_PROVIDED DATA:_
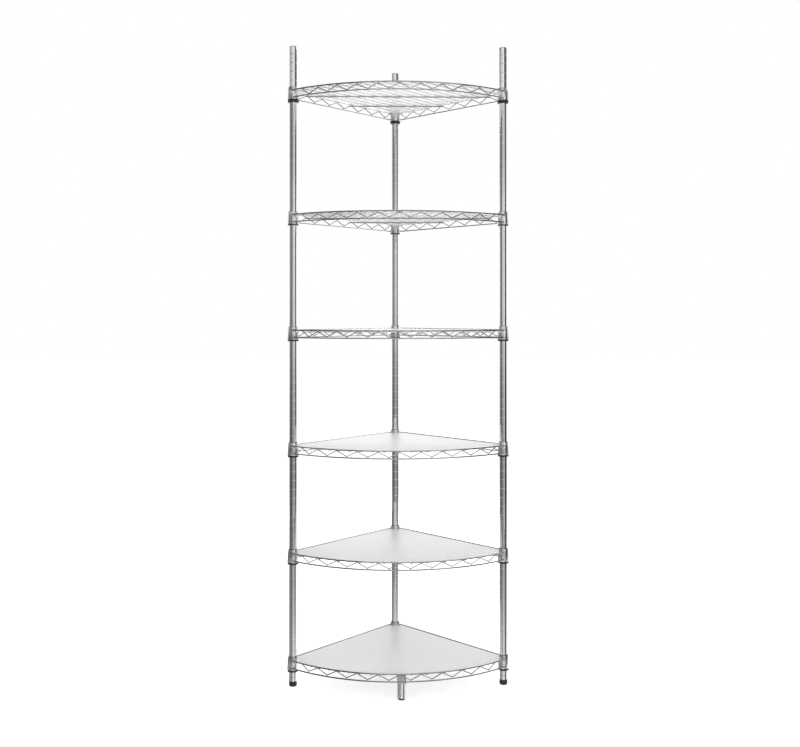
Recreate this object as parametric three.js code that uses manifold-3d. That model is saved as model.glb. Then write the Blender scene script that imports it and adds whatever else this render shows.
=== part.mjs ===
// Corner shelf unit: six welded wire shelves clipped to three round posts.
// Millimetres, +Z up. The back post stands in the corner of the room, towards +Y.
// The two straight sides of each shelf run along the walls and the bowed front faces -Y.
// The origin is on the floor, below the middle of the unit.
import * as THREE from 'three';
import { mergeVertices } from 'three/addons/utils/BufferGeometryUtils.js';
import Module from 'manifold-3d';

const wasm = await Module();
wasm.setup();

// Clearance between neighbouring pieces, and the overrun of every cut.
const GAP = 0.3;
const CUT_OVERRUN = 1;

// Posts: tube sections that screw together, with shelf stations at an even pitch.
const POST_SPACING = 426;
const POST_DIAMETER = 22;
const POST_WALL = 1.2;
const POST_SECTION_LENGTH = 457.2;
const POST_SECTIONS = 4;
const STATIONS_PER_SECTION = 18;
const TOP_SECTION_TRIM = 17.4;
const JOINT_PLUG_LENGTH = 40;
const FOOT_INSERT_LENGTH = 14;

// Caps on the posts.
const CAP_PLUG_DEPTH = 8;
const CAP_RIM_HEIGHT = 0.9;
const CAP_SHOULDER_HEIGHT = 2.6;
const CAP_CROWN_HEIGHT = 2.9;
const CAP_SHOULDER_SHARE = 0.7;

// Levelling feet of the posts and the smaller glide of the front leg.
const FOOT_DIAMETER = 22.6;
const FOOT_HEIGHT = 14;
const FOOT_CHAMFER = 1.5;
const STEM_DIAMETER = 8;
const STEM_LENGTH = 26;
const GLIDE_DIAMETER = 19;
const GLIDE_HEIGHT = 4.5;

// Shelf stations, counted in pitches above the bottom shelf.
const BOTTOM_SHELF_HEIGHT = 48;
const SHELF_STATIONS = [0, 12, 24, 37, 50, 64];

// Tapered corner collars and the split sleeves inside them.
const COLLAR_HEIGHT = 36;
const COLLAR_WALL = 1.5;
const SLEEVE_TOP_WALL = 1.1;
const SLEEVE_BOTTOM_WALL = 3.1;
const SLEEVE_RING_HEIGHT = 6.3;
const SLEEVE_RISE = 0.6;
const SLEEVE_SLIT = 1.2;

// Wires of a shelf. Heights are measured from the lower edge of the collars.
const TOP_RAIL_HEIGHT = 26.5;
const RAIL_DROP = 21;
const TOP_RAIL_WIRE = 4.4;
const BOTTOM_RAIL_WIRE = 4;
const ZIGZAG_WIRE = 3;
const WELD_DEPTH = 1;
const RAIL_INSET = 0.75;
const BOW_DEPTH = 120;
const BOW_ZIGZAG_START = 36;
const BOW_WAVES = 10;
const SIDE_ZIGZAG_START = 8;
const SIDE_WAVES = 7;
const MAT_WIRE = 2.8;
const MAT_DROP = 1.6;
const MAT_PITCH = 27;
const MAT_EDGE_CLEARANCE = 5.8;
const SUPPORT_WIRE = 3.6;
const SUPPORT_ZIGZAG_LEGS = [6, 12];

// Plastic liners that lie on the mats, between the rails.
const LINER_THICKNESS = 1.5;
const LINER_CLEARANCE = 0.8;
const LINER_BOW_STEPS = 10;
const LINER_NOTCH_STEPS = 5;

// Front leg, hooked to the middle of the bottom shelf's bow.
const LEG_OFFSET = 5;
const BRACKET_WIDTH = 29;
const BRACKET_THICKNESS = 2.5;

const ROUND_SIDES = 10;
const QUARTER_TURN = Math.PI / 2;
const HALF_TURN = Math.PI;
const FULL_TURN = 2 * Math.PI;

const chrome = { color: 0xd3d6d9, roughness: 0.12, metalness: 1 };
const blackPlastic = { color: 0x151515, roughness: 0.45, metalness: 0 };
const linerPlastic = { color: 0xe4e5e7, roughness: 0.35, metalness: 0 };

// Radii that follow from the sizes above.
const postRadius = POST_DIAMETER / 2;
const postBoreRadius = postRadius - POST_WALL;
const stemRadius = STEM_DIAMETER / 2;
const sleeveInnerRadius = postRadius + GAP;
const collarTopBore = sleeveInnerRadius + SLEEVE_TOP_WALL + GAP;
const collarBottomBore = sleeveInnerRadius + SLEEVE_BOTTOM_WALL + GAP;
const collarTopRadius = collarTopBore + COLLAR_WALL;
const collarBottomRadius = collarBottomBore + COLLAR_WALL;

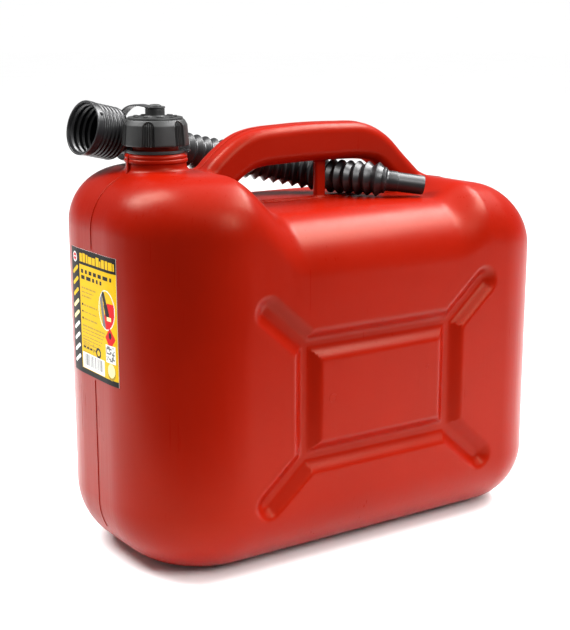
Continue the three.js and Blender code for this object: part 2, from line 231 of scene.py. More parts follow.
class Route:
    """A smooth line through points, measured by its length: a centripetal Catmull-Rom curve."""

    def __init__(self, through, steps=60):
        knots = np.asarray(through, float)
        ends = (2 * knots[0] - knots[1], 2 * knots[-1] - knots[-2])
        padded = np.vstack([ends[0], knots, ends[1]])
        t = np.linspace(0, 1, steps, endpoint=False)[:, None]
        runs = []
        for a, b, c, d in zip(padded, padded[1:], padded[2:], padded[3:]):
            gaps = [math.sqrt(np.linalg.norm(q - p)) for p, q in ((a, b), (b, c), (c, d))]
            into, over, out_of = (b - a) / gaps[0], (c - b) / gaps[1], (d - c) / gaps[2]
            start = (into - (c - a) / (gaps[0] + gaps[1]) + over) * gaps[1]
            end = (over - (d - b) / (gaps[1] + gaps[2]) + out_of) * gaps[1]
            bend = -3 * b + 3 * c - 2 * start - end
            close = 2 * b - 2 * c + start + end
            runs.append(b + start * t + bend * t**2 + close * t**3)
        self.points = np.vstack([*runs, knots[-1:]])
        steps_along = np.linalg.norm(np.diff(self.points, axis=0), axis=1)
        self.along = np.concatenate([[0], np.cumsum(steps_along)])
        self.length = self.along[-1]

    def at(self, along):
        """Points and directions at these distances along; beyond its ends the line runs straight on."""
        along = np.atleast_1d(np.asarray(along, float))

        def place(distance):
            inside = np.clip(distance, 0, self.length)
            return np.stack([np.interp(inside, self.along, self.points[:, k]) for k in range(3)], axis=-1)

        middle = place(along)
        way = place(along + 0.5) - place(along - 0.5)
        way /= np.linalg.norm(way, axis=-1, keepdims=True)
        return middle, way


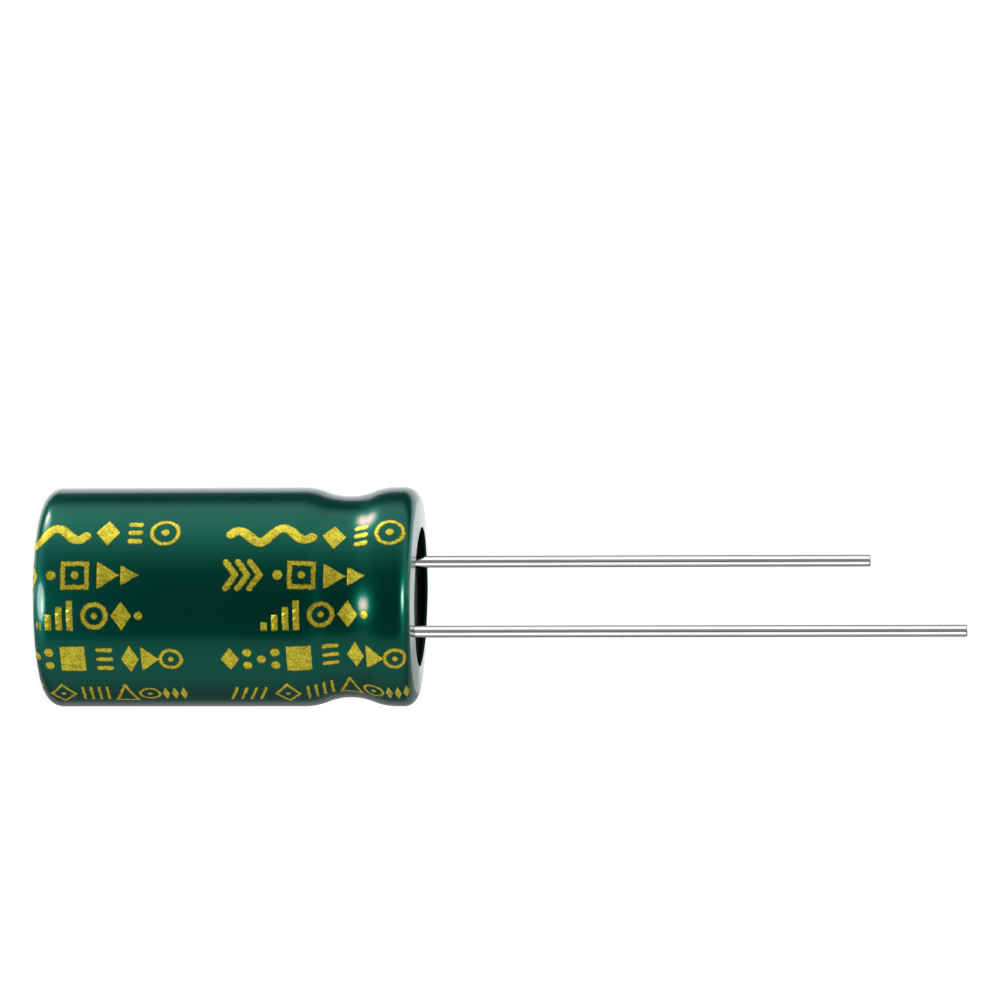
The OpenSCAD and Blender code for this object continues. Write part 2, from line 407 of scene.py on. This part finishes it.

_OBJECTIVE:_ The records above should be returned exactly.

_TASK SOLUTION:_
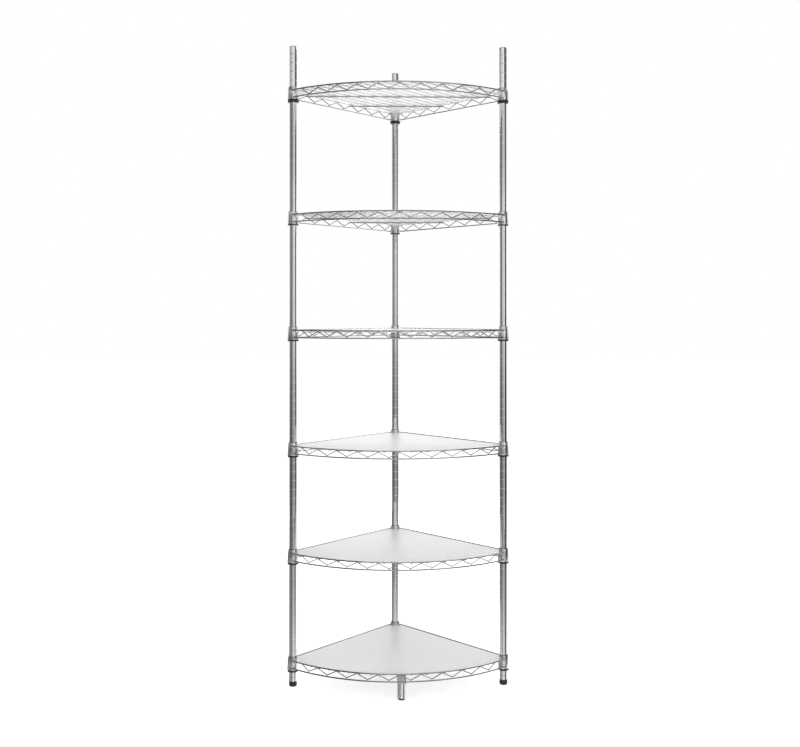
Recreate this object as parametric three.js code that uses manifold-3d. That model is saved as model.glb. Then write the Blender scene script that imports it and adds whatever else this render shows.
=== part.mjs ===
// Corner shelf unit: six welded wire shelves clipped to three round posts.
// Millimetres, +Z up. The back post stands in the corner of the room, towards +Y.
// The two straight sides of each shelf run along the walls and the bowed front faces -Y.
// The origin is on the floor, below the middle of the unit.
import * as THREE from 'three';
import { mergeVertices } from 'three/addons/utils/BufferGeometryUtils.js';
import Module from 'manifold-3d';

const wasm = await Module();
wasm.setup();

// Clearance between neighbouring pieces, and the overrun of every cut.
const GAP = 0.3;
const CUT_OVERRUN = 1;

// Posts: tube sections that screw together, with shelf stations at an even pitch.
const POST_SPACING = 426;
const POST_DIAMETER = 22;
const POST_WALL = 1.2;
const POST_SECTION_LENGTH = 457.2;
const POST_SECTIONS = 4;
const STATIONS_PER_SECTION = 18;
const TOP_SECTION_TRIM = 17.4;
const JOINT_PLUG_LENGTH = 40;
const FOOT_INSERT_LENGTH = 14;

// Caps on the posts.
const CAP_PLUG_DEPTH = 8;
const CAP_RIM_HEIGHT = 0.9;
const CAP_SHOULDER_HEIGHT = 2.6;
const CAP_CROWN_HEIGHT = 2.9;
const CAP_SHOULDER_SHARE = 0.7;

// Levelling feet of the posts and the smaller glide of the front leg.
const FOOT_DIAMETER = 22.6;
const FOOT_HEIGHT = 14;
const FOOT_CHAMFER = 1.5;
const STEM_DIAMETER = 8;
const STEM_LENGTH = 26;
const GLIDE_DIAMETER = 19;
const GLIDE_HEIGHT = 4.5;

// Shelf stations, counted in pitches above the bottom shelf.
const BOTTOM_SHELF_HEIGHT = 48;
const SHELF_STATIONS = [0, 12, 24, 37, 50, 64];

// Tapered corner collars and the split sleeves inside them.
const COLLAR_HEIGHT = 36;
const COLLAR_WALL = 1.5;
const SLEEVE_TOP_WALL = 1.1;
const SLEEVE_BOTTOM_WALL = 3.1;
const SLEEVE_RING_HEIGHT = 6.3;
const SLEEVE_RISE = 0.6;
const SLEEVE_SLIT = 1.2;

// Wires of a shelf. Heights are measured from the lower edge of the collars.
const TOP_RAIL_HEIGHT = 26.5;
const RAIL_DROP = 21;
const TOP_RAIL_WIRE = 4.4;
const BOTTOM_RAIL_WIRE = 4;
const ZIGZAG_WIRE = 3;
const WELD_DEPTH = 1;
const RAIL_INSET = 0.75;
const BOW_DEPTH = 120;
const BOW_ZIGZAG_START = 36;
const BOW_WAVES = 10;
const SIDE_ZIGZAG_START = 8;
const SIDE_WAVES = 7;
const MAT_WIRE = 2.8;
const MAT_DROP = 1.6;
const MAT_PITCH = 27;
const MAT_EDGE_CLEARANCE = 5.8;
const SUPPORT_WIRE = 3.6;
const SUPPORT_ZIGZAG_LEGS = [6, 12];

// Plastic liners that lie on the mats, between the rails.
const LINER_THICKNESS = 1.5;
const LINER_CLEARANCE = 0.8;
const LINER_BOW_STEPS = 10;
const LINER_NOTCH_STEPS = 5;

// Front leg, hooked to the middle of the bottom shelf's bow.
const LEG_OFFSET = 5;
const BRACKET_WIDTH = 29;
const BRACKET_THICKNESS = 2.5;

const ROUND_SIDES = 10;
const QUARTER_TURN = Math.PI / 2;
const HALF_TURN = Math.PI;
const FULL_TURN = 2 * Math.PI;

const chrome = { color: 0xd3d6d9, roughness: 0.12, metalness: 1 };
const blackPlastic = { color: 0x151515, roughness: 0.45, metalness: 0 };
const linerPlastic = { color: 0xe4e5e7, roughness: 0.35, metalness: 0 };

// Radii that follow from the sizes above.
const postRadius = POST_DIAMETER / 2;
const postBoreRadius = postRadius - POST_WALL;
const stemRadius = STEM_DIAMETER / 2;
const sleeveInnerRadius = postRadius + GAP;
const collarTopBore = sleeveInnerRadius + SLEEVE_TOP_WALL + GAP;
const collarBottomBore = sleeveInnerRadius + SLEEVE_BOTTOM_WALL + GAP;
const collarTopRadius = collarTopBore + COLLAR_WALL;
const collarBottomRadius = collarBottomBore + COLLAR_WALL;

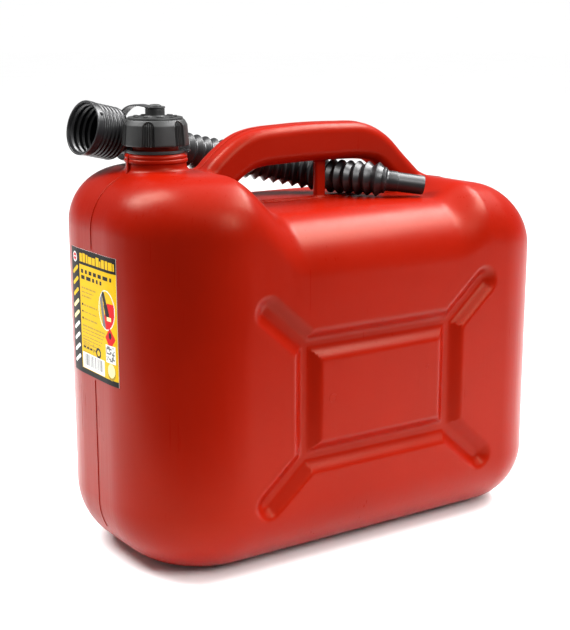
Continue the three.js and Blender code for this object: part 2, from line 231 of scene.py. More parts follow.
class Route:
    """A smooth line through points, measured by its length: a centripetal Catmull-Rom curve."""

    def __init__(self, through, steps=60):
        knots = np.asarray(through, float)
        ends = (2 * knots[0] - knots[1], 2 * knots[-1] - knots[-2])
        padded = np.vstack([ends[0], knots, ends[1]])
        t = np.linspace(0, 1, steps, endpoint=False)[:, None]
        runs = []
        for a, b, c, d in zip(padded, padded[1:], padded[2:], padded[3:]):
            gaps = [math.sqrt(np.linalg.norm(q - p)) for p, q in ((a, b), (b, c), (c, d))]
            into, over, out_of = (b - a) / gaps[0], (c - b) / gaps[1], (d - c) / gaps[2]
            start = (into - (c - a) / (gaps[0] + gaps[1]) + over) * gaps[1]
            end = (over - (d - b) / (gaps[1] + gaps[2]) + out_of) * gaps[1]
            bend = -3 * b + 3 * c - 2 * start - end
            close = 2 * b - 2 * c + start + end
            runs.append(b + start * t + bend * t**2 + close * t**3)
        self.points = np.vstack([*runs, knots[-1:]])
        steps_along = np.linalg.norm(np.diff(self.points, axis=0), axis=1)
        self.along = np.concatenate([[0], np.cumsum(steps_along)])
        self.length = self.along[-1]

    def at(self, along):
        """Points and directions at these distances along; beyond its ends the line runs straight on."""
        along = np.atleast_1d(np.asarray(along, float))

        def place(distance):
            inside = np.clip(distance, 0, self.length)
            return np.stack([np.interp(inside, self.along, self.points[:, k]) for k in range(3)], axis=-1)

        middle = place(along)
        way = place(along + 0.5) - place(along - 0.5)
        way /= np.linalg.norm(way, axis=-1, keepdims=True)
        return middle, way


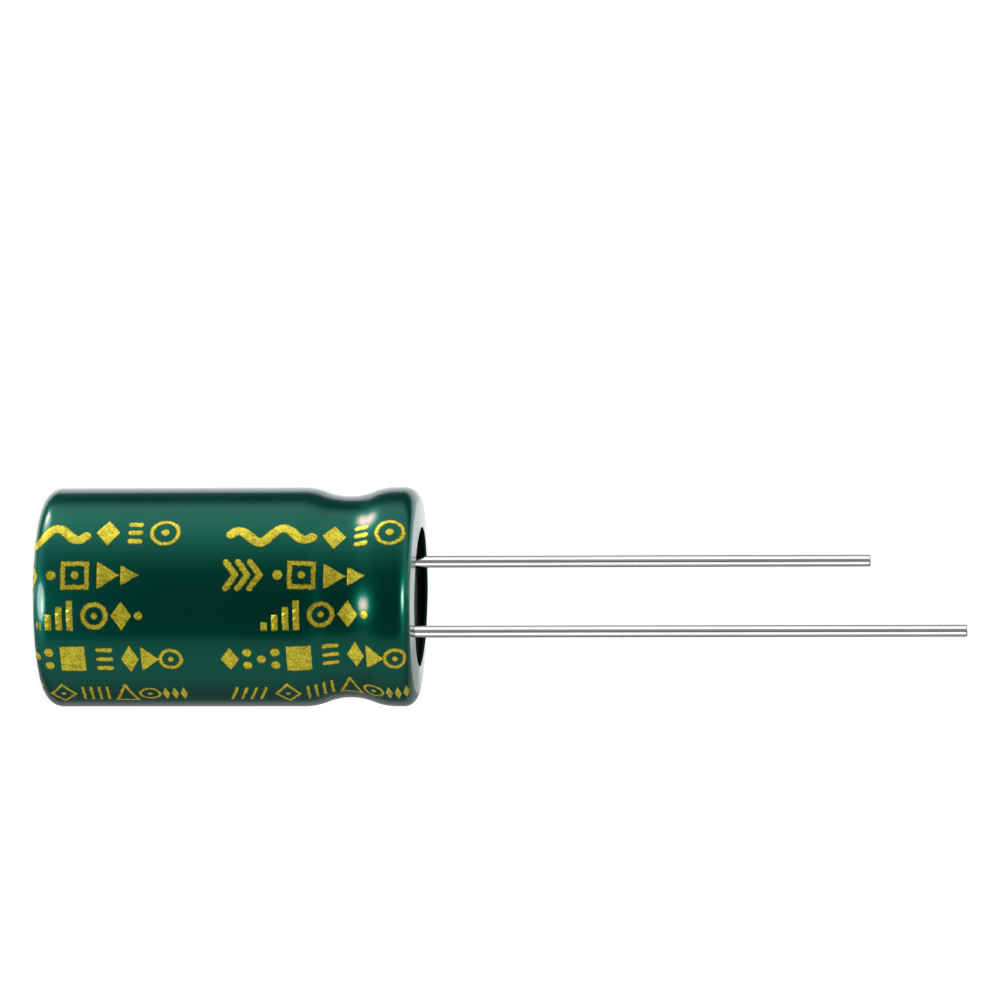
The OpenSCAD and Blender code for this object continues. Write part 2, from line 407 of scene.py on. This part finishes it.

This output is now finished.